Не почерпнуть ли стойкости на том истоптанном снегу с четко чернеющей ледовой дорожкой, словно кто-то продышал и проскреб в непроглядную ночь нечистое морозное стекло, — как раз у этой дорожки обращенный в кабана человек бешено мотал корпусом, пытаясь сбросить повисших на нем аллигаторов. Ып, ып, подкатила и откатила рвота, и Витя прислонился к стене за углом, уже сдаваясь, уже готовясь прекратить борьбу и сползти на снег. И тут до него дошло, что с этим воспоминанием теперь ему придется жить до конца его хорошо бы короткой, но все равно необозримо долгой жизни…
Надо же смотреть, кому ты впаиваешь, впоследствии не раз пенял ему Юрка, ты же один раз и меня на…бнул, но Витя никогда не признавался, что в схватку он бросился с единственной целью — чтобы его поскорее убили. Промахиваясь, он шлепался на руки и, как кобель, несколько раз проскальзывал задними лапами, прежде чем ему удавалось вскочить, — но его все не убивали и не убивали. Последнее же, что ему помнилось, — сам превратившись в аллигатора, он висит на чьей-то спине, окаменело зажав локтевым сгибом чье-то горло, а его жертва рвется, выкручивается, но рывки ее все слабее, слабее… И вот ему уже приходится опускать ее на снег, стараясь, чтобы она не стукнулась затылком.
— Ну, клещ!.. — с одобрительным удивлением говорит ему взошедшее над исчезнувшим миром лицо Храпа, и зрители подобострастно смеются, а Витя прикладывает к разбитому носу и губам быстро пятнающийся снежок, видя, что так поступает Юрка.
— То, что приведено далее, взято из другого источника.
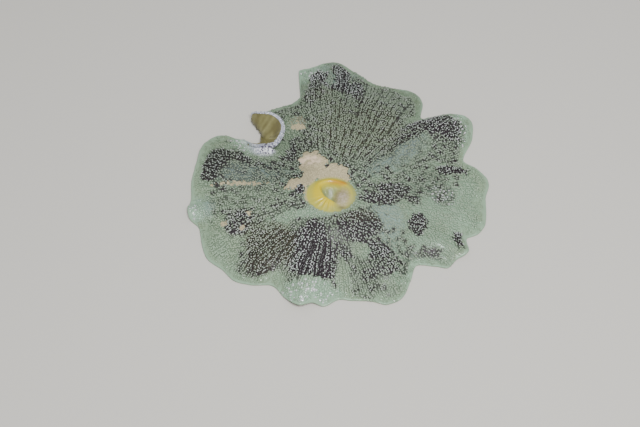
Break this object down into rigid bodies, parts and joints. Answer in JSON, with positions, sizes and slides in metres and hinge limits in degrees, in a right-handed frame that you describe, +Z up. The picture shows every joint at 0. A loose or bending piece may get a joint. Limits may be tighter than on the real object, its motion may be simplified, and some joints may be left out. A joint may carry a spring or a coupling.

— От…здили, и хватит, — вельможно распорядился Храп, и два аллигатора, тоже врачевавшие свои раны снежками, потупились, третьему же растирали щеки снегом без его участия. — Красиво ты его отключил, — поощрительно обратился Храп к Вите, и Витя догадался, что следует растянуть бесчувственные губы в скромную улыбку.
Так вместе с дружелюбным прозвищем Клещ Витя обрел и невидимую камеру, куда аллигаторы уже не проникали. В этой камере он и передвигался по школе, сожалея лишь о том, что ее стенки все-таки прозрачны. Изредка он отправлялся под своды замка Иф погрустить о былом и видел, что туареги в отсутствие истинных хозяев окончательно распоясались, хотя теперь-то вроде могли наконец и успокоиться. Из голых и мокрых стен сочились слезы, он оставался один среди тишины и мрака, немой и угрюмый, как своды подземелья, мертвящий холод которого он чувствовал на своем пылающем челе… Вся человеческая мудрость заключена в словах «Ждать и надеяться»… Но реальность была слишком наглядна и неотвратима, чтобы можно было воодушевиться игрой. Начиная понемногу дрожать от сырости и грусти, Витя стоял в полумраке среди туарежьих меток, въевшихся в задутый сквозь амбразуры снег, и не мог постичь, ради чего Эдмон Дантес с аббатом Фариа так неукротимо рвались наружу — можно ведь было, наоборот, запереться на такой невиданный (невидимый?) замок, чтобы тюремщики никакими силами не могли попасть в камеру, то есть в дом наших друзей… Запереться от мира в тюрьме — почему еще ни один писатель до такого не додумался? Что пить, что есть в этом убежище — можно придумать. Ну, скажем, выкопать колодец, нарыть нор и добывать из них всякие полезные коренья… Или, скажем, кротов, — можно развести целую кротиную ферму, кормился же майн-ридовский Морской Волчонок в тюрьме крысами, — писатели придумали бы в тысячу раз лучше, чем он, но все они зачем-то рвались наружу.